**Stated exercise**. Copy every line of the data exactly, leaving nothing out.
Begin Data section
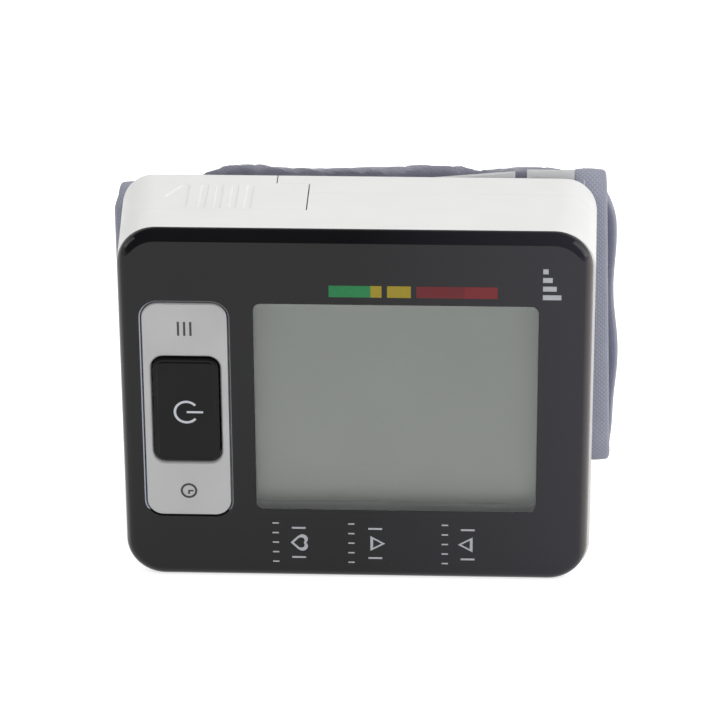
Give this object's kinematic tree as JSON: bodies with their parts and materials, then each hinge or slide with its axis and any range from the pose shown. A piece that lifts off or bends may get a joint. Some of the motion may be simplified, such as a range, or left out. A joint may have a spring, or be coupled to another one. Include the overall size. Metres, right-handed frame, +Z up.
{
  "type": "wrist blood pressure monitor",
  "caption": "Wrist blood pressure monitor with a black face, display window, silver rocker plate, power button, sliding battery cover and a closed fabric cuff.",
  "frame": {"origin": "middle of the flat long side that the case stands on, half way through the case's thickness", "axes": "+X along the case's long side, the display's reading-up direction; +Y from the face to the back; +Z up"},
  "size_m": [0.0884, 0.0407, 0.0662],
  "materials": {
    "case_white": "satin",
    "face_black": "gloss",
    "lens_clear": "gloss",
    "display_glass": "gloss",
    "display_grey": "satin",
    "plate_silver": "satin",
    "button_black": "satin",
    "board_green": "satin",
    "component_black": "matte",
    "rubber_black": "matte",
    "cell_wrap": "satin",
    "contact_steel": "satin",
    "motor_steel": "satin",
    "crank_brass": "satin",
    "fitting_grey": "satin",
    "hose_silicone": "satin",
    "sheet_translucent": "satin",
    "cuff_fabric": "matte",
    "cuff_tape": "matte",
    "cuff_lining": "matte",
    "hook_fabric": "matte"
  },
  "bodies": {
    "case": {"front_shell": "case_white", "rear_shell": "case_white", "face_panel": "face_black", "window_lens": "lens_clear", "lcd_frame": "display_grey", "lcd_glass": "display_glass", "lcd_reflector": "display_grey", "lcd_connector": "rubber_black", "tact_switch_power": "component_black", "tact_switch_set": "component_black", "tact_switch_memory": "component_black", "main_board": "board_green", "controller_chip": "component_black", "buzzer": "component_black", "battery_1": "cell_wrap", "battery_2": "cell_wrap", "series_contact": "contact_steel", "positive_contact": "contact_steel", "negative_contact": "contact_steel", "series_spring": "contact_steel", "negative_spring": "contact_steel", "case_screw_1": "contact_steel", "case_screw_2": "contact_steel", "case_screw_3": "contact_steel", "case_screw_4": "contact_steel", "pump_motor": "motor_steel", "pump_housing": "component_black", "pump_diaphragm": "rubber_black", "pump_cap": "fitting_grey", "air_manifold": "fitting_grey", "hose_pump": "hose_silicone", "hose_sensor": "hose_silicone", "hose_valve": "hose_silicone", "hose_cuff": "hose_silicone", "cuff_port": "fitting_grey", "valve_body": "component_black", "pressure_sensor": "fitting_grey", "cuff_stiffener": "sheet_translucent", "cuff_outer": "cuff_fabric", "cuff_bladder": "rubber_black", "cuff_lining": "cuff_lining", "cuff_edge_left": "cuff_tape", "cuff_edge_right": "cuff_tape", "hook_patch": "hook_fabric", "cuff_flap": "cuff_fabric"},
    "power_button": {"power_button": "button_black"},
    "button_plate": {"button_plate": "plate_silver"},
    "battery_cover": {"battery_cover": "case_white"},
    "pump_crank": {"pump_crank": "crank_brass"},
    "valve_plunger": {"valve_plunger": "contact_steel"}
  },
  "joints": [
    {"name": "power_button_press", "type": "slide", "parent": "case", "child": "power_button", "axis": [0, 1, 0], "range_m": [0, 0.0005], "stiffness_N_per_m": 800},
    {"name": "button_plate_rock", "type": "hinge", "parent": "case", "child": "button_plate", "pos_m": [-0.0287, -0.012, 0.0327], "axis": [1, 0, 0], "range_deg": [-2, 2], "stiffness_Nm_per_rad": 0.3},
    {"name": "battery_cover_slide", "type": "slide", "parent": "case", "child": "battery_cover", "axis": [-1, 0, 0], "range_m": [0, 0.03]},
    {"name": "pump_crank_spin", "type": "hinge", "parent": "case", "child": "pump_crank", "pos_m": [0.027, 0.0049, 0.0245], "axis": [0, 0, 1], "continuous": true},
    {"name": "valve_plunger_slide", "type": "slide", "parent": "case", "child": "valve_plunger", "axis": [1, 0, 0], "range_m": [0, 0.0006], "stiffness_N_per_m": 200}
  ]
}
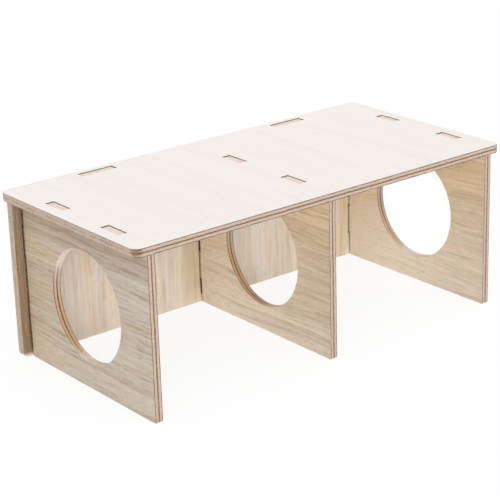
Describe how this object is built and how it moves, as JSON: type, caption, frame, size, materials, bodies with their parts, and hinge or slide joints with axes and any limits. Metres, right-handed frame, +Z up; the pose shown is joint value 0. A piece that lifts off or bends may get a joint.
End Data section
**In response**.
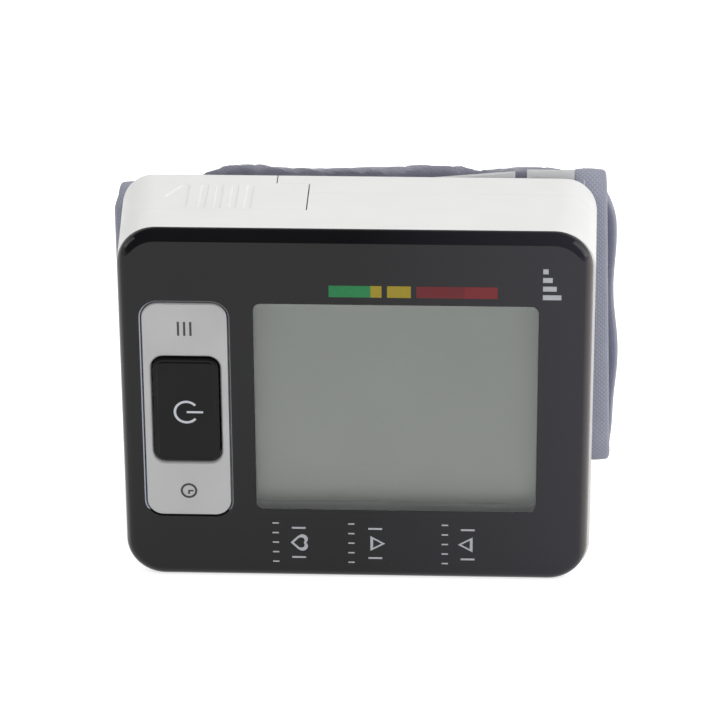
Give this object's kinematic tree as JSON: bodies with their parts and materials, then each hinge or slide with its axis and any range from the pose shown. A piece that lifts off or bends may get a joint. Some of the motion may be simplified, such as a range, or left out. A joint may have a spring, or be coupled to another one. Include the overall size. Metres, right-handed frame, +Z up.
{
  "type": "wrist blood pressure monitor",
  "caption": "Wrist blood pressure monitor with a black face, display window, silver rocker plate, power button, sliding battery cover and a closed fabric cuff.",
  "frame": {"origin": "middle of the flat long side that the case stands on, half way through the case's thickness", "axes": "+X along the case's long side, the display's reading-up direction; +Y from the face to the back; +Z up"},
  "size_m": [0.0884, 0.0407, 0.0662],
  "materials": {
    "case_white": "satin",
    "face_black": "gloss",
    "lens_clear": "gloss",
    "display_glass": "gloss",
    "display_grey": "satin",
    "plate_silver": "satin",
    "button_black": "satin",
    "board_green": "satin",
    "component_black": "matte",
    "rubber_black": "matte",
    "cell_wrap": "satin",
    "contact_steel": "satin",
    "motor_steel": "satin",
    "crank_brass": "satin",
    "fitting_grey": "satin",
    "hose_silicone": "satin",
    "sheet_translucent": "satin",
    "cuff_fabric": "matte",
    "cuff_tape": "matte",
    "cuff_lining": "matte",
    "hook_fabric": "matte"
  },
  "bodies": {
    "case": {"front_shell": "case_white", "rear_shell": "case_white", "face_panel": "face_black", "window_lens": "lens_clear", "lcd_frame": "display_grey", "lcd_glass": "display_glass", "lcd_reflector": "display_grey", "lcd_connector": "rubber_black", "tact_switch_power": "component_black", "tact_switch_set": "component_black", "tact_switch_memory": "component_black", "main_board": "board_green", "controller_chip": "component_black", "buzzer": "component_black", "battery_1": "cell_wrap", "battery_2": "cell_wrap", "series_contact": "contact_steel", "positive_contact": "contact_steel", "negative_contact": "contact_steel", "series_spring": "contact_steel", "negative_spring": "contact_steel", "case_screw_1": "contact_steel", "case_screw_2": "contact_steel", "case_screw_3": "contact_steel", "case_screw_4": "contact_steel", "pump_motor": "motor_steel", "pump_housing": "component_black", "pump_diaphragm": "rubber_black", "pump_cap": "fitting_grey", "air_manifold": "fitting_grey", "hose_pump": "hose_silicone", "hose_sensor": "hose_silicone", "hose_valve": "hose_silicone", "hose_cuff": "hose_silicone", "cuff_port": "fitting_grey", "valve_body": "component_black", "pressure_sensor": "fitting_grey", "cuff_stiffener": "sheet_translucent", "cuff_outer": "cuff_fabric", "cuff_bladder": "rubber_black", "cuff_lining": "cuff_lining", "cuff_edge_left": "cuff_tape", "cuff_edge_right": "cuff_tape", "hook_patch": "hook_fabric", "cuff_flap": "cuff_fabric"},
    "power_button": {"power_button": "button_black"},
    "button_plate": {"button_plate": "plate_silver"},
    "battery_cover": {"battery_cover": "case_white"},
    "pump_crank": {"pump_crank": "crank_brass"},
    "valve_plunger": {"valve_plunger": "contact_steel"}
  },
  "joints": [
    {"name": "power_button_press", "type": "slide", "parent": "case", "child": "power_button", "axis": [0, 1, 0], "range_m": [0, 0.0005], "stiffness_N_per_m": 800},
    {"name": "button_plate_rock", "type": "hinge", "parent": "case", "child": "button_plate", "pos_m": [-0.0287, -0.012, 0.0327], "axis": [1, 0, 0], "range_deg": [-2, 2], "stiffness_Nm_per_rad": 0.3},
    {"name": "battery_cover_slide", "type": "slide", "parent": "case", "child": "battery_cover", "axis": [-1, 0, 0], "range_m": [0, 0.03]},
    {"name": "pump_crank_spin", "type": "hinge", "parent": "case", "child": "pump_crank", "pos_m": [0.027, 0.0049, 0.0245], "axis": [0, 0, 1], "continuous": true},
    {"name": "valve_plunger_slide", "type": "slide", "parent": "case", "child": "valve_plunger", "axis": [1, 0, 0], "range_m": [0, 0.0006], "stiffness_N_per_m": 200}
  ]
}
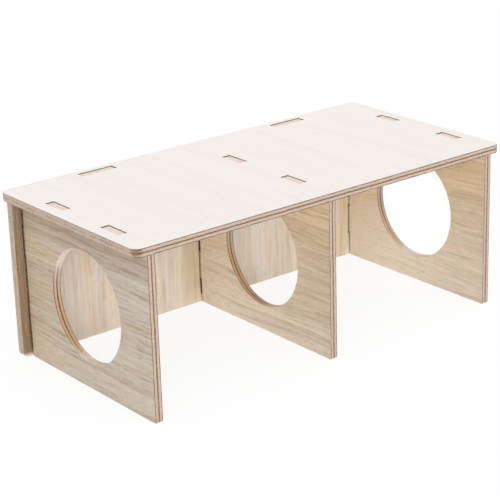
Describe how this object is built and how it moves, as JSON: type, caption, frame, size, materials, bodies with their parts, and hinge or slide joints with axes and any limits. Metres, right-handed frame, +Z up; the pose shown is joint value 0. A piece that lifts off or bends may get a joint.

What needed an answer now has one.